## What is expected:
Output the material beneath exactly, leaving nothing out.

## Raw data:
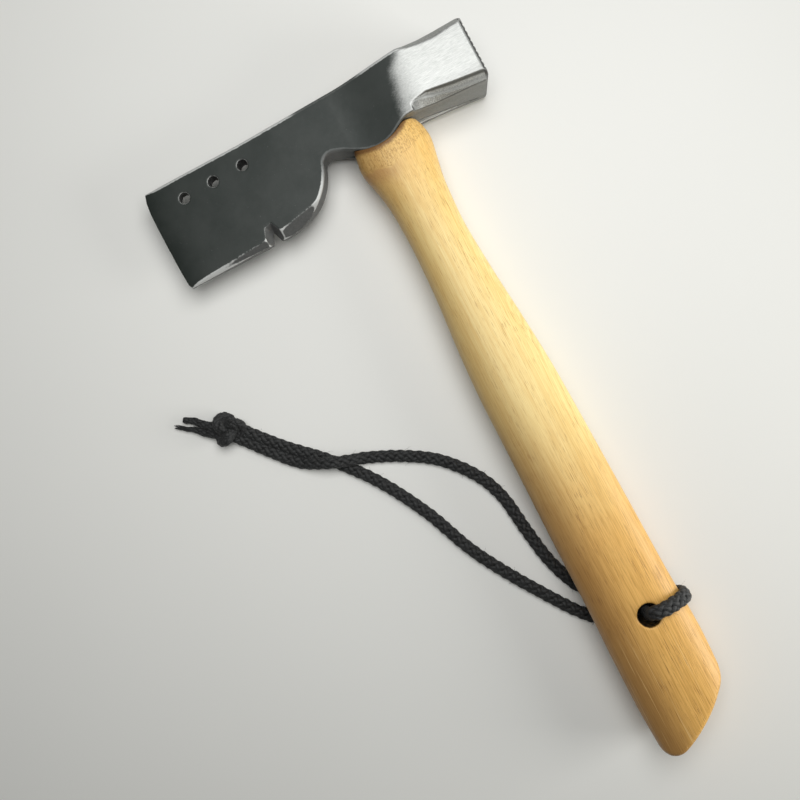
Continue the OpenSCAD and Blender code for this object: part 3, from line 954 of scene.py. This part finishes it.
def shoulder_colour(m, colour):
    """A pitted band round the shoulder, with browner wood and painted shade below it on the left and
    a painted shadow where it meets the steel, and its pits.
    """
    # the band's lower edge is an uneven V
    bend = m.times(m.math("ABSOLUTE", m.plus(m.x, 5.0)), -0.35)
    edge = m.plus(m.y, bend, m.sway(3.0, m.noise(0.3, 3, 0.6)))
    band = m.ramp(edge, -17.0, -15.8)
    pits = m.times(m.ramp(m.noise(1.5, 3, 0.65, (1, 1.6, 1)), 0.48, 0.62), band)
    colour = m.mix(m.times(pits, 0.55), colour, (0.36, 0.18, 0.045))
    # below the band on the left: browner wood with painted shade
    below = m.times(m.ramp(edge, -25, -17), m.rest(band), m.ramp(m.x, 4, -10))
    colour = m.mix(m.times(below, 0.5), colour, (0.40, 0.20, 0.08))
    # painted shadow along the line where the wood meets the steel
    from_lobe = m.plus(m.distance_from(LOBE_AT), m.times(m.noise(0.6, 3, 0.6), 1.4))
    shadow_at_steel = m.times(m.ramp(from_lobe, LOBE_R + 4.0, LOBE_R + 1.9), 0.9)
    return m.mix(shadow_at_steel, colour, (0.16, 0.07, 0.02)), pits


def hickory_material():
    m = Shader("lacquered_hickory")
    colour, fibre, pores = wood_base(m, (0.96, 0.76, 0.33), (0.82, 0.56, 0.19), (0.46, 0.24, 0.07))
    colour = grip_colour(m, colour, fibre, pores)
    colour, pits = shoulder_colour(m, colour)
    # painted shade: the lanyard hole is painted near black inside and at its rim
    from_hole = m.plus(m.distance_from(HOLE_AT), m.times(m.noise(0.9, 2, 0.5), 0.5))
    hole_shade = m.ramp(from_hole, HOLE_R + 0.65, HOLE_R + 0.2)
    colour = m.mix(hole_shade, colour, (0.02, 0.012, 0.006))
    # bare wood in the eye
    colour = m.mix(m.ramp(m.y, 1, 3), colour, (0.45, 0.28, 0.12))
    m.set("Base Color", colour)
    m.set("Roughness", m.blend(fibre, 0.42, 0.58))
    m.set("Specular IOR Level", 0.4)
    m.set("Coat Weight", 0.08)
    m.set("Coat Roughness", 0.25)
    m.bump(m.math("SUBTRACT", m.times(fibre, 0.5), m.plus(pores, pits)), 0.35, 0.08)
    return m.material


def wedge_wood_material():
    m = Shader("wedge_wood")
    colour, fibre, _ = wood_base(m, (0.66, 0.47, 0.25), (0.5, 0.32, 0.15), (0.28, 0.16, 0.07))
    m.set("Base Color", colour)
    m.set("Roughness", m.blend(fibre, 0.6, 0.8))
    m.bump(fibre, 0.4, 0.1)
    return m.material


def wedge_steel_material():
    m = Shader("wedge_steel")
    mottled = m.noise(0.9, 4, 0.65)
    m.set("Metallic", 1.0)
    m.set("Base Color", m.mix(mottled, (0.28, 0.28, 0.29), (0.55, 0.55, 0.55)))
    m.set("Roughness", m.blend(mottled, 0.35, 0.6))
    m.bump(mottled, 0.4, 0.15)
    return m.material


def cord_material():
    m = Shader("black_braid")
    yarn = m.noise(4.0, 3, 0.6)
    worn = m.noise(0.3, 3, 0.5)
    tone = m.ramp(m.plus(m.times(yarn, 0.7), m.times(worn, 0.3)), 0.38, 0.72)
    m.set("Base Color", m.mix(tone, (0.004, 0.004, 0.004), (0.028, 0.030, 0.030)))
    m.set("Roughness", m.blend(worn, 0.5, 0.7))
    m.set("Sheen Weight", 0.06)
    m.bump(yarn, 0.7, 0.18)
    return m.material


def table_material():
    m = Shader("pale_table")
    m.set("Base Color", m.mix(m.noise(0.01, 2, 0.5), (0.80, 0.80, 0.765), (0.82, 0.82, 0.785)))
    m.set("Roughness", 0.55)
    return m.material


def dress_wedges():
    """The wedges keep their CAD shape and get materials of their own."""
    for node, material in (
        ("wooden_wedge", wedge_wood_material()),
        ("steel_wedges", wedge_steel_material()),
    ):
        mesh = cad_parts[node].data
        mesh.materials.clear()
        mesh.materials.append(material)


# ---------------------------------------------------------------- surroundings
def make_table():
    reach = 3.0
    corners = [(-reach, -reach, 0), (reach, -reach, 0), (reach, reach, 0), (-reach, reach, 0)]
    mesh = bpy.data.meshes.new("table")
    mesh.from_pydata(corners, [], [(0, 1, 2, 3)])
    mesh.materials.append(table_material())
    table = bpy.data.objects.new("table", mesh)
    bpy.context.scene.collection.objects.link(table)


def area_light(name, place, target, size, watts, colour=(1, 1, 1)):
    data = bpy.data.lights.new(name, "AREA")
    data.shape = "SQUARE"
    data.size = size
    data.energy = watts
    data.color = colour
    light = bpy.data.objects.new(name, data)
    bpy.context.scene.collection.objects.link(light)
    light.location = place
    light.rotation_mode = "QUATERNION"
    light.rotation_quaternion = (Vector(target) - Vector(place)).to_track_quat("-Z", "Y")


def make_lights():
    """A softbox above the head and a window to the right, in a dim room."""
    world = bpy.data.worlds.new("studio")
    world.use_nodes = True
    room = world.node_tree.nodes["Background"]
    room.inputs["Color"].default_value = (0.93, 0.95, 0.92, 1)
    room.inputs["Strength"].default_value = 0.1
    bpy.context.scene.world = world
    bpy.context.scene.view_settings.view_transform = "Standard"
    area_light("softbox", (0.09, 0.18, 0.52), (-0.06, 0.27, 0), 0.45, 2.7)
    area_light("window", (0.55, -0.3, 0.17), (0.03, 0, 0), 0.35, 2.9, (1.0, 0.995, 0.97))


make_camera()
make_lanyard(cord_material())
make_head(steel_material())
make_handle(hickory_material())
dress_wedges()
make_table()
make_lights()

## Exercise response:
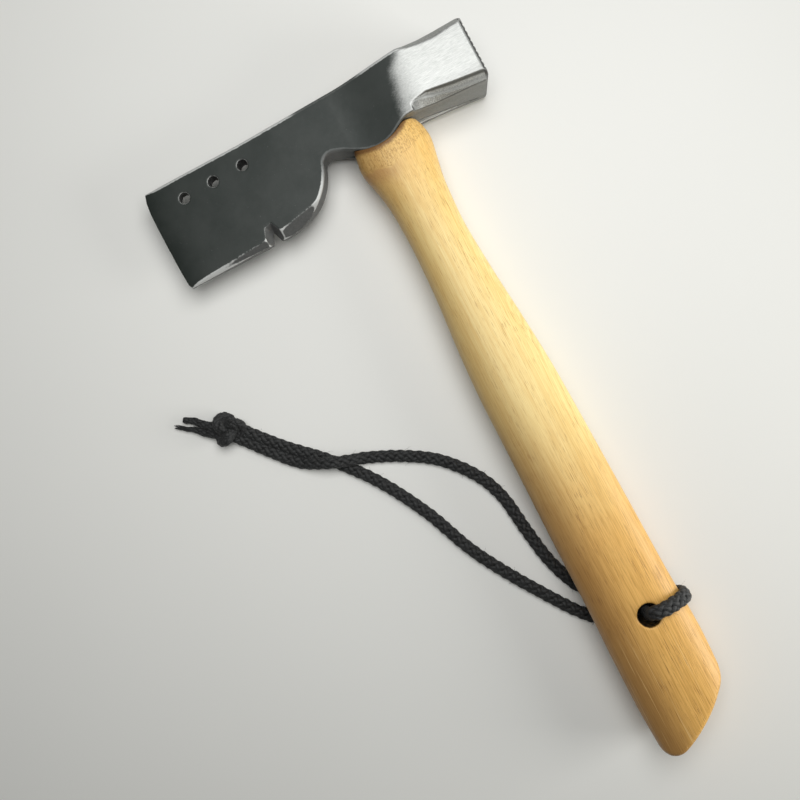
Continue the OpenSCAD and Blender code for this object: part 3, from line 954 of scene.py. This part finishes it.
def shoulder_colour(m, colour):
    """A pitted band round the shoulder, with browner wood and painted shade below it on the left and
    a painted shadow where it meets the steel, and its pits.
    """
    # the band's lower edge is an uneven V
    bend = m.times(m.math("ABSOLUTE", m.plus(m.x, 5.0)), -0.35)
    edge = m.plus(m.y, bend, m.sway(3.0, m.noise(0.3, 3, 0.6)))
    band = m.ramp(edge, -17.0, -15.8)
    pits = m.times(m.ramp(m.noise(1.5, 3, 0.65, (1, 1.6, 1)), 0.48, 0.62), band)
    colour = m.mix(m.times(pits, 0.55), colour, (0.36, 0.18, 0.045))
    # below the band on the left: browner wood with painted shade
    below = m.times(m.ramp(edge, -25, -17), m.rest(band), m.ramp(m.x, 4, -10))
    colour = m.mix(m.times(below, 0.5), colour, (0.40, 0.20, 0.08))
    # painted shadow along the line where the wood meets the steel
    from_lobe = m.plus(m.distance_from(LOBE_AT), m.times(m.noise(0.6, 3, 0.6), 1.4))
    shadow_at_steel = m.times(m.ramp(from_lobe, LOBE_R + 4.0, LOBE_R + 1.9), 0.9)
    return m.mix(shadow_at_steel, colour, (0.16, 0.07, 0.02)), pits


def hickory_material():
    m = Shader("lacquered_hickory")
    colour, fibre, pores = wood_base(m, (0.96, 0.76, 0.33), (0.82, 0.56, 0.19), (0.46, 0.24, 0.07))
    colour = grip_colour(m, colour, fibre, pores)
    colour, pits = shoulder_colour(m, colour)
    # painted shade: the lanyard hole is painted near black inside and at its rim
    from_hole = m.plus(m.distance_from(HOLE_AT), m.times(m.noise(0.9, 2, 0.5), 0.5))
    hole_shade = m.ramp(from_hole, HOLE_R + 0.65, HOLE_R + 0.2)
    colour = m.mix(hole_shade, colour, (0.02, 0.012, 0.006))
    # bare wood in the eye
    colour = m.mix(m.ramp(m.y, 1, 3), colour, (0.45, 0.28, 0.12))
    m.set("Base Color", colour)
    m.set("Roughness", m.blend(fibre, 0.42, 0.58))
    m.set("Specular IOR Level", 0.4)
    m.set("Coat Weight", 0.08)
    m.set("Coat Roughness", 0.25)
    m.bump(m.math("SUBTRACT", m.times(fibre, 0.5), m.plus(pores, pits)), 0.35, 0.08)
    return m.material


def wedge_wood_material():
    m = Shader("wedge_wood")
    colour, fibre, _ = wood_base(m, (0.66, 0.47, 0.25), (0.5, 0.32, 0.15), (0.28, 0.16, 0.07))
    m.set("Base Color", colour)
    m.set("Roughness", m.blend(fibre, 0.6, 0.8))
    m.bump(fibre, 0.4, 0.1)
    return m.material


def wedge_steel_material():
    m = Shader("wedge_steel")
    mottled = m.noise(0.9, 4, 0.65)
    m.set("Metallic", 1.0)
    m.set("Base Color", m.mix(mottled, (0.28, 0.28, 0.29), (0.55, 0.55, 0.55)))
    m.set("Roughness", m.blend(mottled, 0.35, 0.6))
    m.bump(mottled, 0.4, 0.15)
    return m.material


def cord_material():
    m = Shader("black_braid")
    yarn = m.noise(4.0, 3, 0.6)
    worn = m.noise(0.3, 3, 0.5)
    tone = m.ramp(m.plus(m.times(yarn, 0.7), m.times(worn, 0.3)), 0.38, 0.72)
    m.set("Base Color", m.mix(tone, (0.004, 0.004, 0.004), (0.028, 0.030, 0.030)))
    m.set("Roughness", m.blend(worn, 0.5, 0.7))
    m.set("Sheen Weight", 0.06)
    m.bump(yarn, 0.7, 0.18)
    return m.material


def table_material():
    m = Shader("pale_table")
    m.set("Base Color", m.mix(m.noise(0.01, 2, 0.5), (0.80, 0.80, 0.765), (0.82, 0.82, 0.785)))
    m.set("Roughness", 0.55)
    return m.material


def dress_wedges():
    """The wedges keep their CAD shape and get materials of their own."""
    for node, material in (
        ("wooden_wedge", wedge_wood_material()),
        ("steel_wedges", wedge_steel_material()),
    ):
        mesh = cad_parts[node].data
        mesh.materials.clear()
        mesh.materials.append(material)


# ---------------------------------------------------------------- surroundings
def make_table():
    reach = 3.0
    corners = [(-reach, -reach, 0), (reach, -reach, 0), (reach, reach, 0), (-reach, reach, 0)]
    mesh = bpy.data.meshes.new("table")
    mesh.from_pydata(corners, [], [(0, 1, 2, 3)])
    mesh.materials.append(table_material())
    table = bpy.data.objects.new("table", mesh)
    bpy.context.scene.collection.objects.link(table)


def area_light(name, place, target, size, watts, colour=(1, 1, 1)):
    data = bpy.data.lights.new(name, "AREA")
    data.shape = "SQUARE"
    data.size = size
    data.energy = watts
    data.color = colour
    light = bpy.data.objects.new(name, data)
    bpy.context.scene.collection.objects.link(light)
    light.location = place
    light.rotation_mode = "QUATERNION"
    light.rotation_quaternion = (Vector(target) - Vector(place)).to_track_quat("-Z", "Y")


def make_lights():
    """A softbox above the head and a window to the right, in a dim room."""
    world = bpy.data.worlds.new("studio")
    world.use_nodes = True
    room = world.node_tree.nodes["Background"]
    room.inputs["Color"].default_value = (0.93, 0.95, 0.92, 1)
    room.inputs["Strength"].default_value = 0.1
    bpy.context.scene.world = world
    bpy.context.scene.view_settings.view_transform = "Standard"
    area_light("softbox", (0.09, 0.18, 0.52), (-0.06, 0.27, 0), 0.45, 2.7)
    area_light("window", (0.55, -0.3, 0.17), (0.03, 0, 0), 0.35, 2.9, (1.0, 0.995, 0.97))


make_camera()
make_lanyard(cord_material())
make_head(steel_material())
make_handle(hickory_material())
dress_wedges()
make_table()
make_lights()